Ninguém está imune à escravidão das próprias memórias, especialmente quando tudo que resta é uma felicidade há muito extinta. Ao longo da vida, somos constantemente ameaçados pelo risco de nos tornarmos arqueólogos de nossas próprias histórias, vasculhando vestígios de momentos passados na esperança de que uma época sepultada possa, por si só, ressuscitar. É exatamente essa angústia que permeia “Bardo, Falsa Crônica de Algumas Verdades”, a mais recente criação de Alejandro González Iñárritu, que transforma o cinema em uma arena para exorcizar fantasmas pessoais e coletivos.
Iñárritu, conhecido por sua ousadia em explorar as dores humanas e as contradições sociais, não recua diante da brutalidade das verdades que deseja expor. Neste filme, ele transcende a narrativa convencional para revelar as fissuras das Américas — um continente marcado pela opulência, mas também pela violência e pelo desajuste do ser. É um grito contra o cinismo que sustenta as sociedades modernas, um manifesto contra as mensagens tóxicas e palavras que se tornam armas.
Com cinco Oscars no currículo, o diretor mexicano, apelidado de “El Negro”, traz à tela uma obra que, mais uma vez, pode encantar a Academia, dada sua combinação de originalidade e complexidade estética. “Bardo” é mais do que uma narrativa visual; é um mergulho no caos existencial de uma era, uma tentativa de arrancar a máscara da ignorância que domina o presente. Em seu 13º filme, Iñárritu reforça sua inquietação diante do estado atual do mundo, utilizando a linguagem cinematográfica para desnudar os aspectos mais sombrios e urgentes da contemporaneidade.
A obra carrega ecos de seus trabalhos anteriores: o lirismo sombrio de “Biutiful” (2010), a crítica mordaz ao vazio existencial de “Birdman ou (A Inesperada Virtude da Ignorância)” (2014) e as ousadas experimentações visuais de “O Regresso” (2015). Aqui, ele não apenas revisita essas temáticas, mas as amplia, utilizando metáforas potentes para abordar a experiência chicana além das fronteiras do Rio Grande. Entretanto, “Bardo” é também profundamente pessoal. Silverio Gacho, o protagonista, interpretado com excelência por Daniel Giménez Cacho, funciona como o alter ego de Iñárritu. Ao construir essa figura, o diretor não apenas se reafirma, mas também expõe suas próprias inquietações e as penas que carrega.

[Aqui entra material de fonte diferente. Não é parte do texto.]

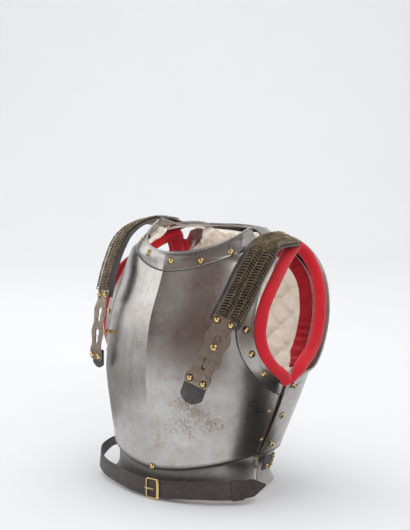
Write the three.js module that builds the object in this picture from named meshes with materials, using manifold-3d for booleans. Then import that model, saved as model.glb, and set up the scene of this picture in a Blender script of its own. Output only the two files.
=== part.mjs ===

Este filme é uma recusa veemente ao escapismo nostálgico, uma negação do sonho de retorno a tempos idílicos. Silverio não é um herói, mas um sobrevivente de suas próprias lutas internas e das mazelas de um mundo desmoronado. Iñárritu transforma a dor em um ato pedagógico, desafiando o espectador a confrontar a feiura do mundo e encontrar, paradoxalmente, coragem e renovação. No final, “Bardo” é um exercício de resistência, uma obra que desafia as convenções e reafirma o poder do cinema como veículo de transformação profunda e necessária.